現在は、日本でもそれらの資質が、グローバル化の波に乗った西洋思想的な考えに翻弄されて、消えつつあるのが現状である。自然や周りの環境と調和しない建造物、粗悪なものの大量生産と大量消費を進める商売の姿、企業の当面の利益のために契約社員をどんどん増やし働く人を不機嫌な状態にして、健全なコラボレーションが消滅した職場、マネーゲームにより金がもうかれば良しとする世相、テロの発生に対して武力での安易な対応を良しとする政策、一時的に国民を喜ばすための定額給付金の配布のような表層的政策、やるべき困難な問題に挑戦する研究より、論文の書きやすい研究に流れる学者気質、サイテーションなど表層的数値での研究成果の評価を良しとする風潮など、モノづくりだけでなく、すべての行為に、好ましくない風潮が蔓延し、それらに無神経になりつつある。

私は、上記の三つの東洋的思想の中でも、コラボレーションのあり方が、他の思想をも包含するものとして、最も重要と考え、また、これからのモノづくりにおいても、経済の発展、物質的・精神的な豊かさを目指す上でも必要不可欠であり、それを科学技術的、論理的に支援する方法やシステムの構築をめざしたいと思っている。

コラボレーションの話をすると、それはきれいごとであり、競争がないと、発展がないという意見も当然存在する。その競争には、大きく二通りがあると思われる。その一つは、結果的に全体としての豊かさが小さくなる競争であり、“疲弊する競争”または争いである。戦争はその典型である。これは、世界全体を不幸にし、貧困をもたらし、人々を不機嫌にする。現存する財を奪い合い、他の人よりもより多くの豊かさを獲得するように行動する日常的な経済活動も、広い意味では、この範疇に属する。他の一つの競争は、全体としての豊かさを大きくしようとする個人間の競争である。
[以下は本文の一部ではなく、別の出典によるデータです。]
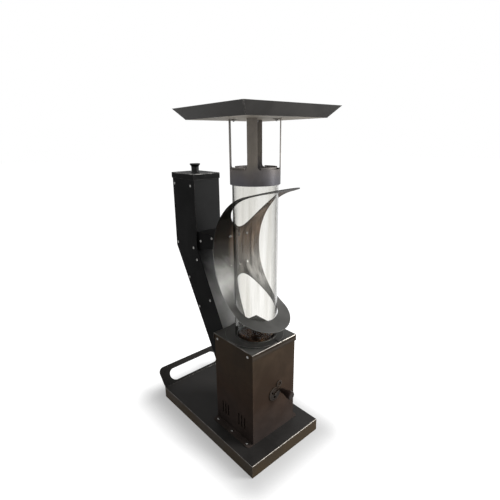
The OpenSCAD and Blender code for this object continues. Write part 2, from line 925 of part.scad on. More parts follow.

それは、全体としての豊かさの最大化のために、そのコラボレーションのメンバーが貢献度を最大化するための競争をすることが上げられる。工学は、広い意味で、この全体的な豊かさの向上に貢献することが主要な目的の一つであると思われる。いわば“発展性のある競争”である。コラボレーションは、この発展性のある競争を支援し、全体としての価値や豊かさを最大化しようとするものであるべきと考える。

上記の議論からも、豊かさを本質的に実現するには、多くの学問のなかでも、工学が最も重要な働きをしていることは明らかである。当然、西洋的な科学技術の発展と活用は今後も必要不可欠であるが、それに上記のような東洋的思想をもっと取り入れた、モノづくり社会の構築に、日本はリーダーシップをとるべきである。モノづくりに対して新興国の追い上げに戦々恐々としている面があるが、表層上の知識や表面上の技術は簡単に真似ができるが、上述のような特質を実現するモノづくりのあり方は、真似ることは容易でない。日本がモノづくりのリーダーとして、好ましいコラボレーションの発生を誘発し、日本での物質的・精神的豊かさだけでなく、それを世界全体に次第に広げることを目指すべきである。

現在は、経済不況により不機嫌で不活性な人間を増やし、さらに、経済の牽引となるようなより優れたモノを生みだすことに、閉塞感がただよっているのも事実のようである。この経済不況は工学にも大きな悪影響を与え、優秀な若者を金儲けのよい分野に走らせ、有益なモノづくりから遠ざけている。いまこそ、工学が中心になって物質的にも精神的にも豊かな時代を築くための道筋を構築すべきであると考える。